--- START DATASET SECTION ---

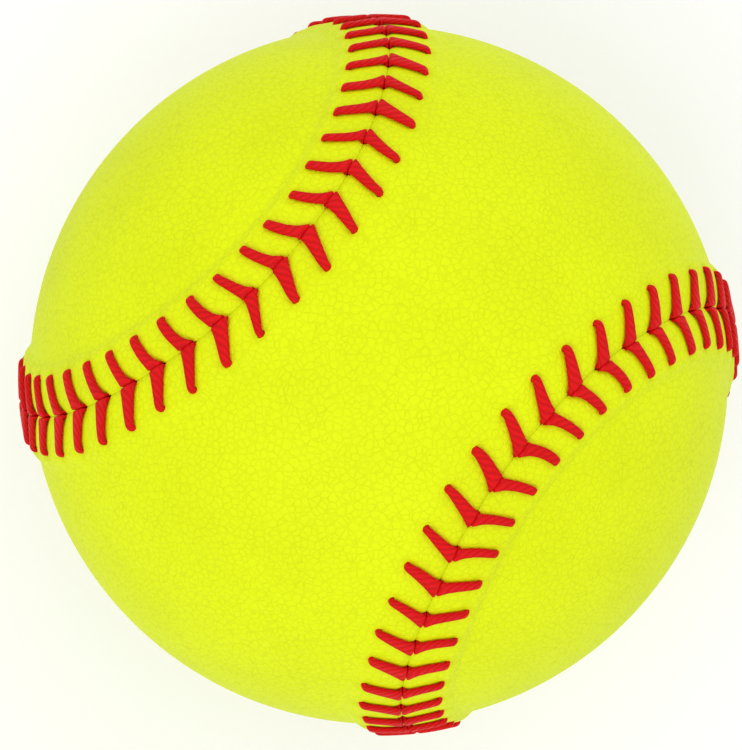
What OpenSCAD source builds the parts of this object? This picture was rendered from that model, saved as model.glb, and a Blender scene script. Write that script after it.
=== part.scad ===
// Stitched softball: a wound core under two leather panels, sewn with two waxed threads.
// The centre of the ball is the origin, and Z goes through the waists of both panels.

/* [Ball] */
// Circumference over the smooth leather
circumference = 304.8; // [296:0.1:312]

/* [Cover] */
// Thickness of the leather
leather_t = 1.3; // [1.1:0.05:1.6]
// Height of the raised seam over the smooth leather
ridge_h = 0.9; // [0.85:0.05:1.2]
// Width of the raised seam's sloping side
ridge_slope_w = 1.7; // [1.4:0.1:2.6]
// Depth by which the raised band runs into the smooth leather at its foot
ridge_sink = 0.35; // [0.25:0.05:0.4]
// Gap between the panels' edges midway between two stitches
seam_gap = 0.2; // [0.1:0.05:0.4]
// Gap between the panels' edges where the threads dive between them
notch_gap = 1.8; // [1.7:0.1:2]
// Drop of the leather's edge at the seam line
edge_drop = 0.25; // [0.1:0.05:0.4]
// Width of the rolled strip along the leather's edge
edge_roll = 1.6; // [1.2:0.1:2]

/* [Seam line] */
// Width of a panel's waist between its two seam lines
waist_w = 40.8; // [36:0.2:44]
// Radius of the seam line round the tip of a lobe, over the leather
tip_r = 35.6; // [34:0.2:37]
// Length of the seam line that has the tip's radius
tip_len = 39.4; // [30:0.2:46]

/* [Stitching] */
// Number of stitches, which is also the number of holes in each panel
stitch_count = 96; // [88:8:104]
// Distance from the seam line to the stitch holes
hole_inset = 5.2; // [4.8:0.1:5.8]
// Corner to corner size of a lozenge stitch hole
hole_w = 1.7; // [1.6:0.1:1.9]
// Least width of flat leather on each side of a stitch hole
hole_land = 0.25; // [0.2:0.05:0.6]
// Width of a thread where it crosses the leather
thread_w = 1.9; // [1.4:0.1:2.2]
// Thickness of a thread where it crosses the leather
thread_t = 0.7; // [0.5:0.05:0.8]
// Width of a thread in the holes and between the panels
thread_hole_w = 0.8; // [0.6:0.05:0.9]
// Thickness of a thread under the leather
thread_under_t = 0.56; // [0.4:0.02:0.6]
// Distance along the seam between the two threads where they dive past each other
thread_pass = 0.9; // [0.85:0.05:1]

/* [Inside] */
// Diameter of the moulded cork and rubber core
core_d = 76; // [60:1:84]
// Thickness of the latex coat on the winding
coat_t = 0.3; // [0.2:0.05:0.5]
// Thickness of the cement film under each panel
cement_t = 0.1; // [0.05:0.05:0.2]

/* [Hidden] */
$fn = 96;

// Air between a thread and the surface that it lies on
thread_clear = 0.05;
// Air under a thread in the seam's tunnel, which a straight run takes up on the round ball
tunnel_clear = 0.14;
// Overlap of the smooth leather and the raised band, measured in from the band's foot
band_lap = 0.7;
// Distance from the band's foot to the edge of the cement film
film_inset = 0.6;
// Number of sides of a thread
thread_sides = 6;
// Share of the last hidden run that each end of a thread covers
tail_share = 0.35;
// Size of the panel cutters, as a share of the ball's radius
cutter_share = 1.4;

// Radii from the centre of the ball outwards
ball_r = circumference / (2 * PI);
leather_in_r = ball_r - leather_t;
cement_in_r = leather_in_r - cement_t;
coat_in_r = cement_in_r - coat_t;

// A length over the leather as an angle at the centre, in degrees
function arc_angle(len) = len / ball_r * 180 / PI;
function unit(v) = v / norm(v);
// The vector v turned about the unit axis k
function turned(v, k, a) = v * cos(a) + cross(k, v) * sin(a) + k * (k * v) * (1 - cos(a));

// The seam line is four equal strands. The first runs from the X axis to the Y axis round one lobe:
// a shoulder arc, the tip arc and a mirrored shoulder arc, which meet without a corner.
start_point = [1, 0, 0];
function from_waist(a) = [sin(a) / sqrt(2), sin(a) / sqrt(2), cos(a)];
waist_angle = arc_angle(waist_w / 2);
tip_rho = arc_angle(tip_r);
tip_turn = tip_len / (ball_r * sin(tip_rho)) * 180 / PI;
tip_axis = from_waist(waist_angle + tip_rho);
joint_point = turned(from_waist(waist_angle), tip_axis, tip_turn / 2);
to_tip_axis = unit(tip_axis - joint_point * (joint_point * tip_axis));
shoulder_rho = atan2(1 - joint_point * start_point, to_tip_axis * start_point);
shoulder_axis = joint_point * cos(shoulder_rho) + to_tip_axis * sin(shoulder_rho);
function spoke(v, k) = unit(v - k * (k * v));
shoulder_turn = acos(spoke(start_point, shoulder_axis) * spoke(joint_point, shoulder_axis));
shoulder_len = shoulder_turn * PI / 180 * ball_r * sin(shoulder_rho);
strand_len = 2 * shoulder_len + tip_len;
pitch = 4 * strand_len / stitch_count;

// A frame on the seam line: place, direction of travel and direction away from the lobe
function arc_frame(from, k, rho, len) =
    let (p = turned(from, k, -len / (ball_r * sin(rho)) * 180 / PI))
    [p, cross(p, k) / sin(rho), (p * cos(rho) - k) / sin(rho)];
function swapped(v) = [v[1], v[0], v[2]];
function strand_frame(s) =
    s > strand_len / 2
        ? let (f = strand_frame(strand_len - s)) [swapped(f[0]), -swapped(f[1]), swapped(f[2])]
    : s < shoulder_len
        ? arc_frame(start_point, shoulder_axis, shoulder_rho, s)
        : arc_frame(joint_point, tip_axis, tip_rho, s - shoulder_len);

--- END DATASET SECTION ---

**TASK TO COMPLETE**: Print back all the lines verbatim.

**THE ANSWER**:
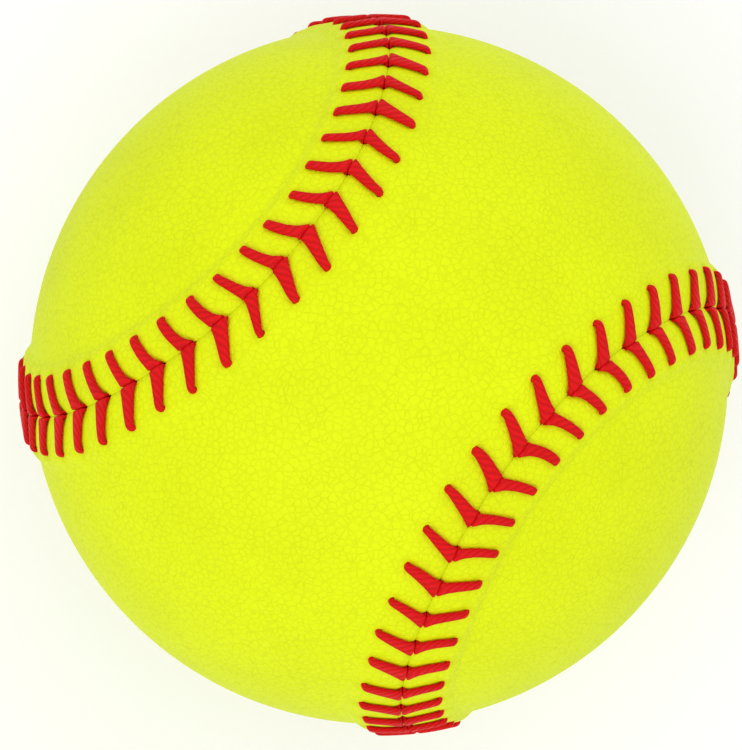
What OpenSCAD source builds the parts of this object? This picture was rendered from that model, saved as model.glb, and a Blender scene script. Write that script after it.
=== part.scad ===
// Stitched softball: a wound core under two leather panels, sewn with two waxed threads.
// The centre of the ball is the origin, and Z goes through the waists of both panels.

/* [Ball] */
// Circumference over the smooth leather
circumference = 304.8; // [296:0.1:312]

/* [Cover] */
// Thickness of the leather
leather_t = 1.3; // [1.1:0.05:1.6]
// Height of the raised seam over the smooth leather
ridge_h = 0.9; // [0.85:0.05:1.2]
// Width of the raised seam's sloping side
ridge_slope_w = 1.7; // [1.4:0.1:2.6]
// Depth by which the raised band runs into the smooth leather at its foot
ridge_sink = 0.35; // [0.25:0.05:0.4]
// Gap between the panels' edges midway between two stitches
seam_gap = 0.2; // [0.1:0.05:0.4]
// Gap between the panels' edges where the threads dive between them
notch_gap = 1.8; // [1.7:0.1:2]
// Drop of the leather's edge at the seam line
edge_drop = 0.25; // [0.1:0.05:0.4]
// Width of the rolled strip along the leather's edge
edge_roll = 1.6; // [1.2:0.1:2]

/* [Seam line] */
// Width of a panel's waist between its two seam lines
waist_w = 40.8; // [36:0.2:44]
// Radius of the seam line round the tip of a lobe, over the leather
tip_r = 35.6; // [34:0.2:37]
// Length of the seam line that has the tip's radius
tip_len = 39.4; // [30:0.2:46]

/* [Stitching] */
// Number of stitches, which is also the number of holes in each panel
stitch_count = 96; // [88:8:104]
// Distance from the seam line to the stitch holes
hole_inset = 5.2; // [4.8:0.1:5.8]
// Corner to corner size of a lozenge stitch hole
hole_w = 1.7; // [1.6:0.1:1.9]
// Least width of flat leather on each side of a stitch hole
hole_land = 0.25; // [0.2:0.05:0.6]
// Width of a thread where it crosses the leather
thread_w = 1.9; // [1.4:0.1:2.2]
// Thickness of a thread where it crosses the leather
thread_t = 0.7; // [0.5:0.05:0.8]
// Width of a thread in the holes and between the panels
thread_hole_w = 0.8; // [0.6:0.05:0.9]
// Thickness of a thread under the leather
thread_under_t = 0.56; // [0.4:0.02:0.6]
// Distance along the seam between the two threads where they dive past each other
thread_pass = 0.9; // [0.85:0.05:1]

/* [Inside] */
// Diameter of the moulded cork and rubber core
core_d = 76; // [60:1:84]
// Thickness of the latex coat on the winding
coat_t = 0.3; // [0.2:0.05:0.5]
// Thickness of the cement film under each panel
cement_t = 0.1; // [0.05:0.05:0.2]

/* [Hidden] */
$fn = 96;

// Air between a thread and the surface that it lies on
thread_clear = 0.05;
// Air under a thread in the seam's tunnel, which a straight run takes up on the round ball
tunnel_clear = 0.14;
// Overlap of the smooth leather and the raised band, measured in from the band's foot
band_lap = 0.7;
// Distance from the band's foot to the edge of the cement film
film_inset = 0.6;
// Number of sides of a thread
thread_sides = 6;
// Share of the last hidden run that each end of a thread covers
tail_share = 0.35;
// Size of the panel cutters, as a share of the ball's radius
cutter_share = 1.4;

// Radii from the centre of the ball outwards
ball_r = circumference / (2 * PI);
leather_in_r = ball_r - leather_t;
cement_in_r = leather_in_r - cement_t;
coat_in_r = cement_in_r - coat_t;

// A length over the leather as an angle at the centre, in degrees
function arc_angle(len) = len / ball_r * 180 / PI;
function unit(v) = v / norm(v);
// The vector v turned about the unit axis k
function turned(v, k, a) = v * cos(a) + cross(k, v) * sin(a) + k * (k * v) * (1 - cos(a));

// The seam line is four equal strands. The first runs from the X axis to the Y axis round one lobe:
// a shoulder arc, the tip arc and a mirrored shoulder arc, which meet without a corner.
start_point = [1, 0, 0];
function from_waist(a) = [sin(a) / sqrt(2), sin(a) / sqrt(2), cos(a)];
waist_angle = arc_angle(waist_w / 2);
tip_rho = arc_angle(tip_r);
tip_turn = tip_len / (ball_r * sin(tip_rho)) * 180 / PI;
tip_axis = from_waist(waist_angle + tip_rho);
joint_point = turned(from_waist(waist_angle), tip_axis, tip_turn / 2);
to_tip_axis = unit(tip_axis - joint_point * (joint_point * tip_axis));
shoulder_rho = atan2(1 - joint_point * start_point, to_tip_axis * start_point);
shoulder_axis = joint_point * cos(shoulder_rho) + to_tip_axis * sin(shoulder_rho);
function spoke(v, k) = unit(v - k * (k * v));
shoulder_turn = acos(spoke(start_point, shoulder_axis) * spoke(joint_point, shoulder_axis));
shoulder_len = shoulder_turn * PI / 180 * ball_r * sin(shoulder_rho);
strand_len = 2 * shoulder_len + tip_len;
pitch = 4 * strand_len / stitch_count;

// A frame on the seam line: place, direction of travel and direction away from the lobe
function arc_frame(from, k, rho, len) =
    let (p = turned(from, k, -len / (ball_r * sin(rho)) * 180 / PI))
    [p, cross(p, k) / sin(rho), (p * cos(rho) - k) / sin(rho)];
function swapped(v) = [v[1], v[0], v[2]];
function strand_frame(s) =
    s > strand_len / 2
        ? let (f = strand_frame(strand_len - s)) [swapped(f[0]), -swapped(f[1]), swapped(f[2])]
    : s < shoulder_len
        ? arc_frame(start_point, shoulder_axis, shoulder_rho, s)
        : arc_frame(joint_point, tip_axis, tip_rho, s - shoulder_len);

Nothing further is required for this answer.